PROBLEM:
Please write out the complete listing that follows, exactly as it reads.
* START EXERCISE INPUT *
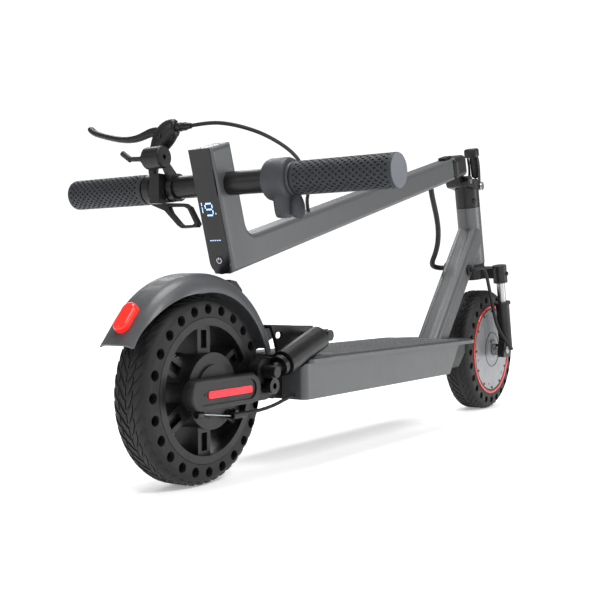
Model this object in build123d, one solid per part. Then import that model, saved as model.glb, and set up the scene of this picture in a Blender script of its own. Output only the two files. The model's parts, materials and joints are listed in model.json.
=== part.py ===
"""Folding electric kick scooter, stored folded: stem laid back over the deck and rear wheel.

Units are millimetres. X points forward, Y to the rider's left, Z up, and the wheels stand on Z = 0.
Everything is laid out from the rear axle and moved at the end, so that X = 0 is mid-length.
"""
import os
from math import cos, pi, radians, sin, tan

from build123d import *

# ---------------------------------------------------------------- driving dimensions
WHEELBASE = 818.0
WHEEL_RADIUS = 108.0
TYRE_WIDTH = 50.0
TYRE_SHOULDER = 14.0
TYRE_HOLES = 24
TYRE_HOLE_RADIUS = 6.0
TYRE_HOLE_CIRCLE = 92.5

RIM_SEAT = 78.5
RIM_INNER = 73.6
RIM_FLANGE = 82.4
RIM_WIDTH = 50.4
RIM_FLANGE_THICKNESS = 4.0
SPOKES = 6
SPOKE_WIDTH = 22.0
DRUM_RADIUS = 43.0

DECK_WIDTH = 144.0
DECK_BOTTOM = 87.0
DECK_SIDE_TOP = 131.0
DECK_REAR = 128.0
DECK_FRONT_LOW = 538.0
DECK_FRONT_HIGH = 572.0
DECK_WALL = 4.0
PLATE_THICKNESS = 5.0
PLATE_OVERHANG = 3.0
PLATE_REAR = 138.0
PLATE_FRONT = 668.0
PLATE_NOSE_RADIUS = 55.0
MAT_THICKNESS = 2.5
NECK_WIDTH = 80.0

RAKE = 12.0
AXIS_AHEAD = 8.0
HEAD_TUBE_RADIUS = 21.0
HEAD_TUBE_LOW = 161.0
HEAD_TUBE_HIGH = 263.0
STEERER_RADIUS = 14.0
LEG_SPACING = 96.0
LEG_AHEAD = 4.0
STANCHION_RADIUS = 7.4
SLEEVE_RADIUS = 12.0
SLEEVE_TOP = 88.0
FORK_TRAVEL = 18.0
DOWN_TUBE_WIDTH = 41.0
DOWN_TUBE_DEPTH = 46.0
DOWN_TUBE_CORNER = 15.0
DOWN_TUBE_RISE = 49.5
DOWN_TUBE_FOOT = 627.0
TUBE_WALL = 3.0

STEM_RISE = 14.8
STEM_DEPTH = 36.0
STEM_WIDTH = 32.0
STEM_CORNER = 6.0
STEM_LENGTH = 648.0
STEM_START_X = 57.0
STEM_START_Z = 240.0
ARM_LEAN = 16.8
ARM_LENGTH = 150.0
ARM_DEPTH = 44.0
ARM_INNER_RADIUS = 18.0
PANEL_THICKNESS = 2.5
HINGE_OFFSET = 29.0
KNUCKLE_RADIUS = 10.0

HANDLEBAR_HALF = 239.3
BAR_RADIUS = 14.0
BAR_UP_ARM = 103.0
BAR_AHEAD = 28.0
GRIP_RADIUS = 19.3
RIGHT_GRIP_START = 109.6
LEFT_GRIP_START = 111.2
THROTTLE_RADIUS = 24.5

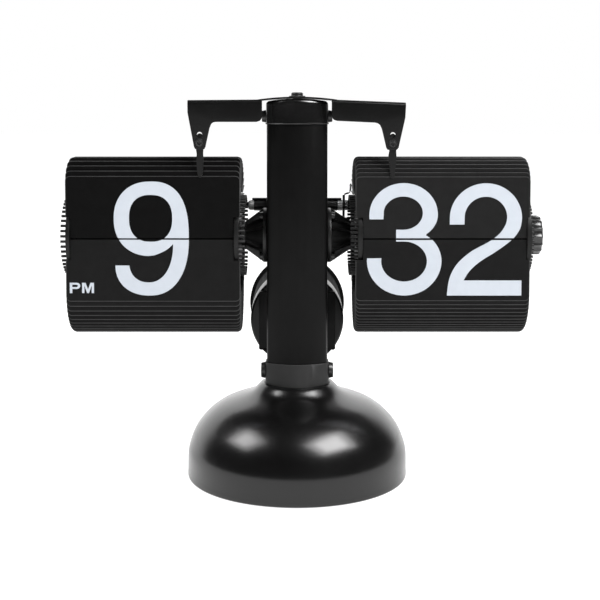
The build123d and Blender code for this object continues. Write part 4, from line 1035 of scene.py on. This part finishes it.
softbox("box_left", (-1.01, -0.18, 1.14), (0, 0, 0.05), (0.84, 0.72), 9.5)
softbox("box_left_core", (-0.98, -0.175, 1.11), (0, 0, 0.05), (0.46, 0.42), 4.6)
softbox("box_right", (0.74, -0.54, 1.22), (0, 0, 0.05), (1.12, 0.82), 22)
softbox("box_right_core", (0.72, -0.525, 1.19), (0, 0, 0.05), (0.66, 0.52), 13)
fill = softbox("front_fill", (0.45, -1.2, 1.3), (0, 0, 0.1), (1.5, 1.2), 6)
fill.visible_glossy = False
rear = softbox("rear_fill", (-0.5, 1.3, 0.75), (0, 0, 0.1), (1.4, 1.0), 9)
rear.visible_glossy = False

world = bpy.data.worlds.new("studio")
scene.world = world
world.use_nodes = True
wt = world.node_tree
wt.nodes.clear()
w_out = wt.nodes.new("ShaderNodeOutputWorld")
w_mix = wt.nodes.new("ShaderNodeMixShader")
w_path = wt.nodes.new("ShaderNodeLightPath")
w_seen = wt.nodes.new("ShaderNodeBackground")
w_seen.inputs["Color"].default_value = (1, 1, 1, 1)
w_seen.inputs["Strength"].default_value = 1.0
w_room = wt.nodes.new("ShaderNodeBackground")
w_coord = wt.nodes.new("ShaderNodeTexCoord")
w_split = wt.nodes.new("ShaderNodeSeparateXYZ")
wt.links.new(w_coord.outputs["Generated"], w_split.inputs[0])


def w_range(src, a, b, c, d):
    n = wt.nodes.new("ShaderNodeMapRange")
    n.interpolation_type = "SMOOTHSTEP"
    n.inputs["From Min"].default_value = a
    n.inputs["From Max"].default_value = b
    n.inputs["To Min"].default_value = c
    n.inputs["To Max"].default_value = d
    wt.links.new(src, n.inputs["Value"])
    return n.outputs[0]


def w_math(op, a, b):
    n = wt.nodes.new("ShaderNodeMath")
    n.operation = op
    for s, v in zip(n.inputs, (a, b)):
        if isinstance(v, float):
            s.default_value = v
        else:
            wt.links.new(v, s)
    return n.outputs[0]


turned = w_math("SUBTRACT", w_split.outputs["Y"], w_math("MULTIPLY", w_split.outputs["X"], 0.13))
back = w_range(turned, 0.40, 0.74, 0.0, 1.0)                    # pale wall behind
low = w_range(w_split.outputs["Z"], 0.56, 0.78, 1.0, 0.0)       # darker ceiling
lit = w_math("MULTIPLY", w_math("MULTIPLY", back, low), 1.72)
room = w_math("ADD", lit, 0.03)
wt.links.new(room, w_room.inputs["Strength"])
w_room.inputs["Color"].default_value = (1, 1, 1, 1)
wt.links.new(w_path.outputs["Is Camera Ray"], w_mix.inputs[0])
wt.links.new(w_room.outputs[0], w_mix.inputs[1])
wt.links.new(w_seen.outputs[0], w_mix.inputs[2])
wt.links.new(w_mix.outputs[0], w_out.inputs[0])

cam_data = bpy.data.cameras.new("camera")
cam = bpy.data.objects.new("camera", cam_data)
scene.collection.objects.link(cam)
cam.location = (0.0, -0.490, 0.155)
cam.rotation_euler = (math.radians(90 - 3.065), 0, 0)
cam_data.sensor_width = 36.0
cam_data.lens = 67.80
cam_data.shift_x = 0.0048
cam_data.shift_y = -0.20
cam_data.clip_start, cam_data.clip_end = 0.01, 50.0
scene.camera = cam
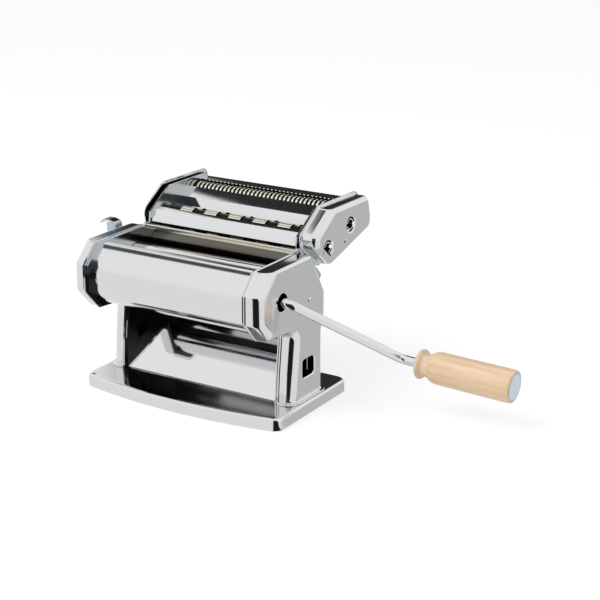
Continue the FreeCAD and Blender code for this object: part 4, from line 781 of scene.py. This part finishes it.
* END EXERCISE INPUT *
TASK ANSWER:
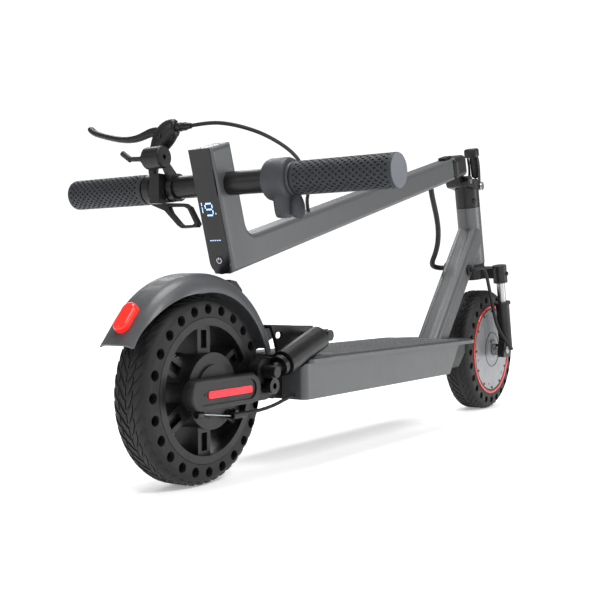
Model this object in build123d, one solid per part. Then import that model, saved as model.glb, and set up the scene of this picture in a Blender script of its own. Output only the two files. The model's parts, materials and joints are listed in model.json.
=== part.py ===
"""Folding electric kick scooter, stored folded: stem laid back over the deck and rear wheel.

Units are millimetres. X points forward, Y to the rider's left, Z up, and the wheels stand on Z = 0.
Everything is laid out from the rear axle and moved at the end, so that X = 0 is mid-length.
"""
import os
from math import cos, pi, radians, sin, tan

from build123d import *

# ---------------------------------------------------------------- driving dimensions
WHEELBASE = 818.0
WHEEL_RADIUS = 108.0
TYRE_WIDTH = 50.0
TYRE_SHOULDER = 14.0
TYRE_HOLES = 24
TYRE_HOLE_RADIUS = 6.0
TYRE_HOLE_CIRCLE = 92.5

RIM_SEAT = 78.5
RIM_INNER = 73.6
RIM_FLANGE = 82.4
RIM_WIDTH = 50.4
RIM_FLANGE_THICKNESS = 4.0
SPOKES = 6
SPOKE_WIDTH = 22.0
DRUM_RADIUS = 43.0

DECK_WIDTH = 144.0
DECK_BOTTOM = 87.0
DECK_SIDE_TOP = 131.0
DECK_REAR = 128.0
DECK_FRONT_LOW = 538.0
DECK_FRONT_HIGH = 572.0
DECK_WALL = 4.0
PLATE_THICKNESS = 5.0
PLATE_OVERHANG = 3.0
PLATE_REAR = 138.0
PLATE_FRONT = 668.0
PLATE_NOSE_RADIUS = 55.0
MAT_THICKNESS = 2.5
NECK_WIDTH = 80.0

RAKE = 12.0
AXIS_AHEAD = 8.0
HEAD_TUBE_RADIUS = 21.0
HEAD_TUBE_LOW = 161.0
HEAD_TUBE_HIGH = 263.0
STEERER_RADIUS = 14.0
LEG_SPACING = 96.0
LEG_AHEAD = 4.0
STANCHION_RADIUS = 7.4
SLEEVE_RADIUS = 12.0
SLEEVE_TOP = 88.0
FORK_TRAVEL = 18.0
DOWN_TUBE_WIDTH = 41.0
DOWN_TUBE_DEPTH = 46.0
DOWN_TUBE_CORNER = 15.0
DOWN_TUBE_RISE = 49.5
DOWN_TUBE_FOOT = 627.0
TUBE_WALL = 3.0

STEM_RISE = 14.8
STEM_DEPTH = 36.0
STEM_WIDTH = 32.0
STEM_CORNER = 6.0
STEM_LENGTH = 648.0
STEM_START_X = 57.0
STEM_START_Z = 240.0
ARM_LEAN = 16.8
ARM_LENGTH = 150.0
ARM_DEPTH = 44.0
ARM_INNER_RADIUS = 18.0
PANEL_THICKNESS = 2.5
HINGE_OFFSET = 29.0
KNUCKLE_RADIUS = 10.0

HANDLEBAR_HALF = 239.3
BAR_RADIUS = 14.0
BAR_UP_ARM = 103.0
BAR_AHEAD = 28.0
GRIP_RADIUS = 19.3
RIGHT_GRIP_START = 109.6
LEFT_GRIP_START = 111.2
THROTTLE_RADIUS = 24.5

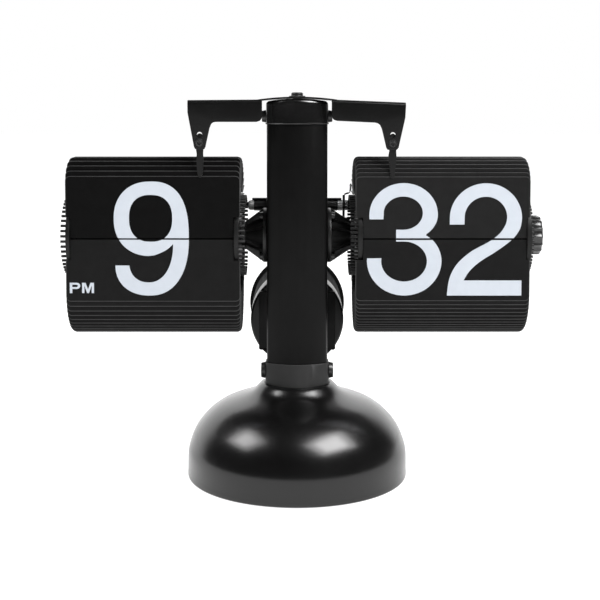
The build123d and Blender code for this object continues. Write part 4, from line 1035 of scene.py on. This part finishes it.
softbox("box_left", (-1.01, -0.18, 1.14), (0, 0, 0.05), (0.84, 0.72), 9.5)
softbox("box_left_core", (-0.98, -0.175, 1.11), (0, 0, 0.05), (0.46, 0.42), 4.6)
softbox("box_right", (0.74, -0.54, 1.22), (0, 0, 0.05), (1.12, 0.82), 22)
softbox("box_right_core", (0.72, -0.525, 1.19), (0, 0, 0.05), (0.66, 0.52), 13)
fill = softbox("front_fill", (0.45, -1.2, 1.3), (0, 0, 0.1), (1.5, 1.2), 6)
fill.visible_glossy = False
rear = softbox("rear_fill", (-0.5, 1.3, 0.75), (0, 0, 0.1), (1.4, 1.0), 9)
rear.visible_glossy = False

world = bpy.data.worlds.new("studio")
scene.world = world
world.use_nodes = True
wt = world.node_tree
wt.nodes.clear()
w_out = wt.nodes.new("ShaderNodeOutputWorld")
w_mix = wt.nodes.new("ShaderNodeMixShader")
w_path = wt.nodes.new("ShaderNodeLightPath")
w_seen = wt.nodes.new("ShaderNodeBackground")
w_seen.inputs["Color"].default_value = (1, 1, 1, 1)
w_seen.inputs["Strength"].default_value = 1.0
w_room = wt.nodes.new("ShaderNodeBackground")
w_coord = wt.nodes.new("ShaderNodeTexCoord")
w_split = wt.nodes.new("ShaderNodeSeparateXYZ")
wt.links.new(w_coord.outputs["Generated"], w_split.inputs[0])


def w_range(src, a, b, c, d):
    n = wt.nodes.new("ShaderNodeMapRange")
    n.interpolation_type = "SMOOTHSTEP"
    n.inputs["From Min"].default_value = a
    n.inputs["From Max"].default_value = b
    n.inputs["To Min"].default_value = c
    n.inputs["To Max"].default_value = d
    wt.links.new(src, n.inputs["Value"])
    return n.outputs[0]


def w_math(op, a, b):
    n = wt.nodes.new("ShaderNodeMath")
    n.operation = op
    for s, v in zip(n.inputs, (a, b)):
        if isinstance(v, float):
            s.default_value = v
        else:
            wt.links.new(v, s)
    return n.outputs[0]


turned = w_math("SUBTRACT", w_split.outputs["Y"], w_math("MULTIPLY", w_split.outputs["X"], 0.13))
back = w_range(turned, 0.40, 0.74, 0.0, 1.0)                    # pale wall behind
low = w_range(w_split.outputs["Z"], 0.56, 0.78, 1.0, 0.0)       # darker ceiling
lit = w_math("MULTIPLY", w_math("MULTIPLY", back, low), 1.72)
room = w_math("ADD", lit, 0.03)
wt.links.new(room, w_room.inputs["Strength"])
w_room.inputs["Color"].default_value = (1, 1, 1, 1)
wt.links.new(w_path.outputs["Is Camera Ray"], w_mix.inputs[0])
wt.links.new(w_room.outputs[0], w_mix.inputs[1])
wt.links.new(w_seen.outputs[0], w_mix.inputs[2])
wt.links.new(w_mix.outputs[0], w_out.inputs[0])

cam_data = bpy.data.cameras.new("camera")
cam = bpy.data.objects.new("camera", cam_data)
scene.collection.objects.link(cam)
cam.location = (0.0, -0.490, 0.155)
cam.rotation_euler = (math.radians(90 - 3.065), 0, 0)
cam_data.sensor_width = 36.0
cam_data.lens = 67.80
cam_data.shift_x = 0.0048
cam_data.shift_y = -0.20
cam_data.clip_start, cam_data.clip_end = 0.01, 50.0
scene.camera = cam
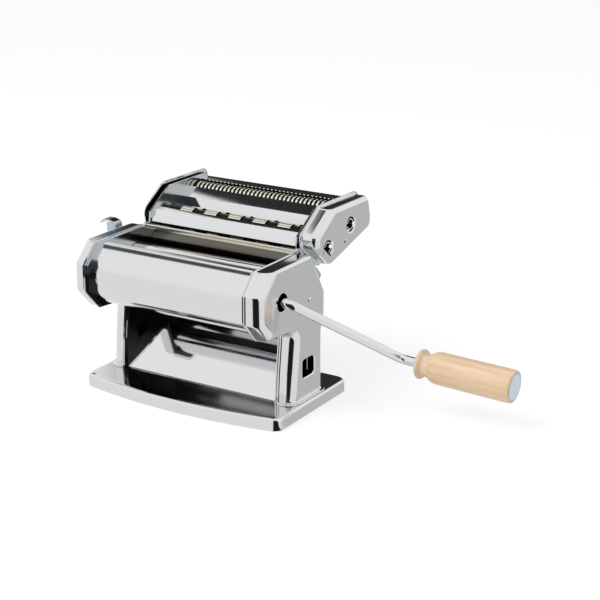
Continue the FreeCAD and Blender code for this object: part 4, from line 781 of scene.py. This part finishes it.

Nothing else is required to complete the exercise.